Elevated bisphenol A levels found in women with polycystic ovary syndrome

January 20, 2011

A small British cross-sectional study has found increased blood levels of the industrial chemical bisphenol A (BPA) in women with polycystic ovary syndrome (PCOS); however, the study does not prove that BPA contributes to PCOS.

 

A small British cross-sectional study has found increased blood levels of the industrial chemical bisphenol A (BPA) in women with polycystic ovary syndrome (PCOS); however, the study does not prove that BPA contributes to PCOS.

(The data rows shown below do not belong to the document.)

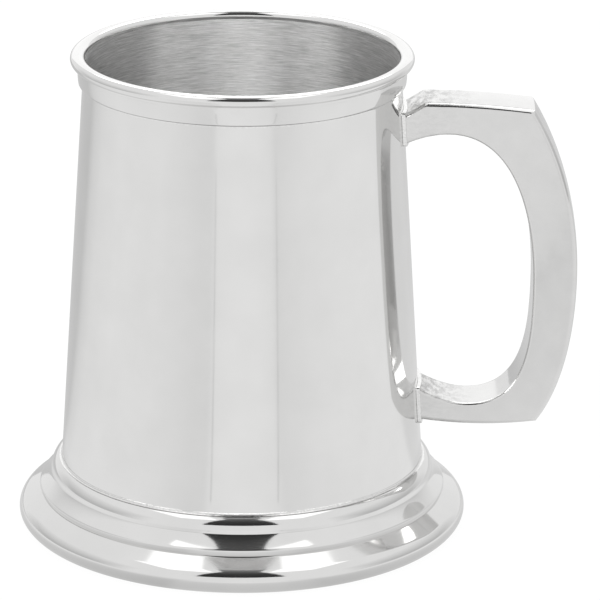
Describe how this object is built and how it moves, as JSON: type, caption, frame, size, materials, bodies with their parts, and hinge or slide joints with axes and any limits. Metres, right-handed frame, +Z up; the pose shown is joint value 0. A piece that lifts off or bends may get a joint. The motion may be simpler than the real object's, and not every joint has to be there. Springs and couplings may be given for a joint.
{
  "type": "pewter tankard",
  "caption": "Open one-pint pewter tankard: tapered drum on a stepped, flanged hollow foot, rolled lip over a plain collar, angular cast side handle soldered on.",
  "frame": {"origin": "on the table, under the middle of the footprint from the foot's edge to the outside of the handle; the drum's axis stands at x = -13.4 mm", "axes": "+Z up along the drum's axis; +X from the drum towards the handle"},
  "size_m": [0.138, 0.1112, 0.12],
  "materials": {
    "polished_pewter": "polished",
    "brushed_pewter": "satin",
    "solder": "gloss"
  },
  "bodies": {
    "root": {"body_drum": "polished_pewter", "body_floor": "brushed_pewter", "mouth_rim": "polished_pewter", "foot_ring": "polished_pewter", "handle": "polished_pewter", "upper_handle_solder": "solder", "lower_handle_solder": "solder", "rim_solder": "solder", "foot_solder": "solder", "floor_solder": "solder"}
  },
  "joints": []
}
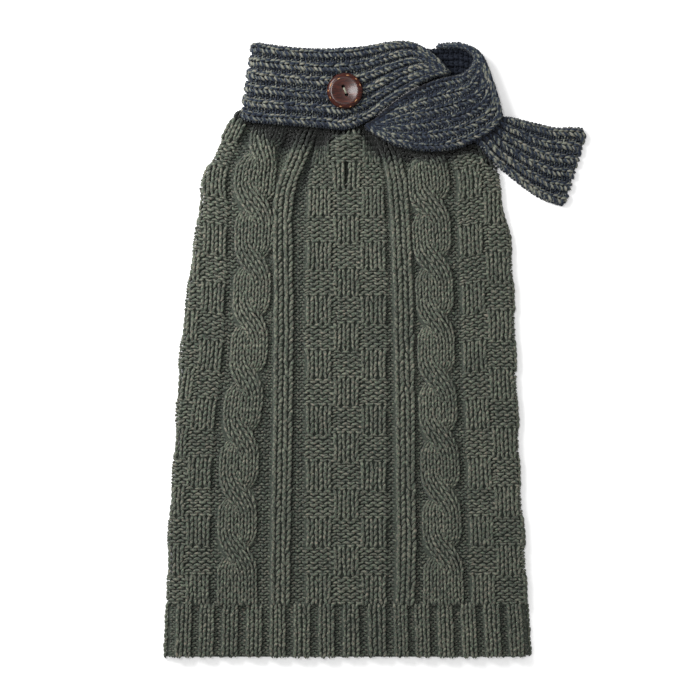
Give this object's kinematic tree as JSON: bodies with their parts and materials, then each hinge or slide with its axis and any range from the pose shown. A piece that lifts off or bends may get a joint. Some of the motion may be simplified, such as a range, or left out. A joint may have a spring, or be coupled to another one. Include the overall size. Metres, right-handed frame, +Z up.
{
  "type": "knitted dog sweater",
  "caption": "Sleeveless knitted dog sweater laid flat, with cables, basket blocks, a ribbed hem, a leash slit and a buttoned scarf collar tucked through itself.",
  "frame": {"origin": "on the surface the sweater lies on, under the middle of the body, half way between the hem and the top of the collar", "axes": "+Y from the hem to the neck, +Z up out of the surface, +X to the right in the view from above with the neck at the top"},
  "size_m": [0.294, 0.431, 0.0169],
  "materials": {
    "sage_wool": "heathered grey-green wool yarn, cable and basket knit",
    "sage_rib": "heathered grey-green wool yarn, two by one rib",
    "sage_belly": "heathered grey-green wool yarn, plain knit",
    "navy_marl": "navy and oatmeal marled wool yarn, ribbed",
    "coconut": "polished dark coconut shell"
  },
  "bodies": {
    "root": {"back_panel": "sage_wool", "hem_rib": "sage_rib", "belly_panel": "sage_belly", "scarf_front": "navy_marl", "scarf_loop": "navy_marl", "scarf_tail": "navy_marl", "scarf_back": "navy_marl", "button": "coconut"}
  },
  "joints": []
}
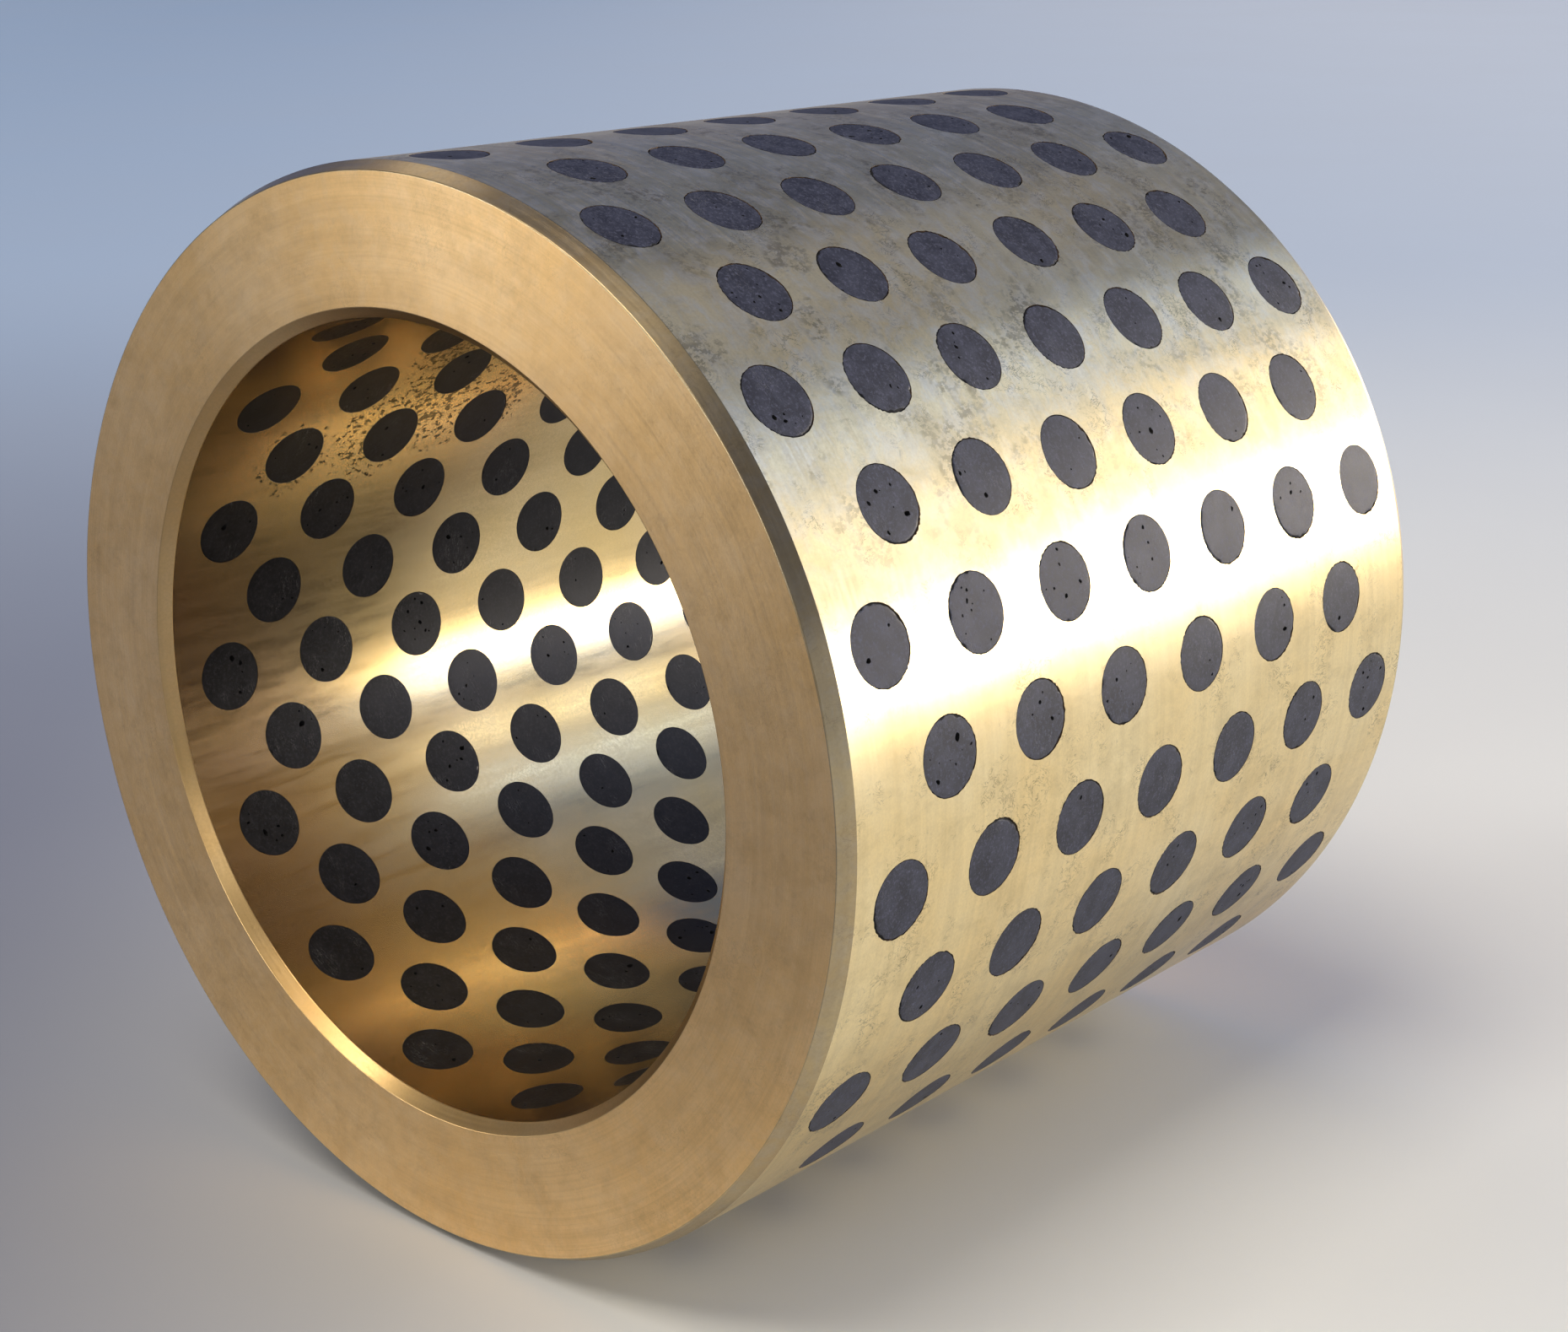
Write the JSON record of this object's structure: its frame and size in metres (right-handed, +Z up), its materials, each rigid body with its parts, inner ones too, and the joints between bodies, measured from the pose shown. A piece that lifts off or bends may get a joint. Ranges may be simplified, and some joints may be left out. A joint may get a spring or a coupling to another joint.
{
  "type": "bushing",
  "caption": "Straight bronze sleeve bearing with solid-lubricant plugs set flush through its wall, for a slow, heavily loaded shaft or pin.",
  "frame": {"origin": "on the bore's axis, half-way along the sleeve", "axes": "+Y along the bore's axis and +Z up, with the sleeve lying on its side; the first plug row runs along the top, and the end face seen in the reference view is at -Y"},
  "size_m": [0.15, 0.132, 0.15],
  "materials": {
    "bronze": "satin",
    "graphite": "matte"
  },
  "bodies": {
    "root": {"sleeve": "bronze", "plug_row_01": "graphite", "plug_row_02": "graphite", "plug_row_03": "graphite", "plug_row_04": "graphite", "plug_row_05": "graphite", "plug_row_06": "graphite", "plug_row_07": "graphite", "plug_row_08": "graphite", "plug_row_09": "graphite", "plug_row_10": "graphite", "plug_row_11": "graphite", "plug_row_12": "graphite", "plug_row_13": "graphite", "plug_row_14": "graphite", "plug_row_15": "graphite", "plug_row_16": "graphite", "plug_row_17": "graphite", "plug_row_18": "graphite", "plug_row_19": "graphite", "plug_row_20": "graphite", "plug_row_21": "graphite", "plug_row_22": "graphite", "plug_row_23": "graphite", "plug_row_24": "graphite", "plug_row_25": "graphite", "plug_row_26": "graphite", "plug_row_27": "graphite", "plug_row_28": "graphite", "plug_row_29": "graphite", "plug_row_30": "graphite"}
  },
  "joints": []
}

Seventy-one women with PCOS had significantly higher average BPA levels than 100 healthy women of the same age and body mass index (1.05±0.56 ng/mL vs 0.72±0.37 ng/mL, respectively, P<.001). Investigators also found a significant association between BPA levels and levels of testosterone and androstenedione and a positive correlation with insulin resistance in the PCOS cohort.

Some evidence indicates that BPA and testosterone may interact, so high testosterone levels, such as those occurring in women with PCOS, could raise BPA levels. In addition, BPA may indirectly increase testosterone levels. Women with PCOS also have elevated insulin levels; it is thought that disruptions of insulin metabolism may underlie the other hormonal abnormalities of PCOS. Animal studies have suggested that BPA may influence insulin levels in the blood.

Researchers at the Huddersfield Royal Infirmary Hospital, West Yorkshire, write that it is unclear why women with PCOS had higher BPA levels than their healthy counterparts. Previous research suggests a potential role of BPA in development of PCOS in some women.

The investigators focused on BPA because it is an endocrine disruptor with weak activity similar to estrogen and because it occurs commonly in the environment as a component of hard plastic containers, such as cups and baby bottles, and the linings of metal food and drink cans.

This study was published online December 30 in the Journal of Clinical Endocrinology and Metabolism.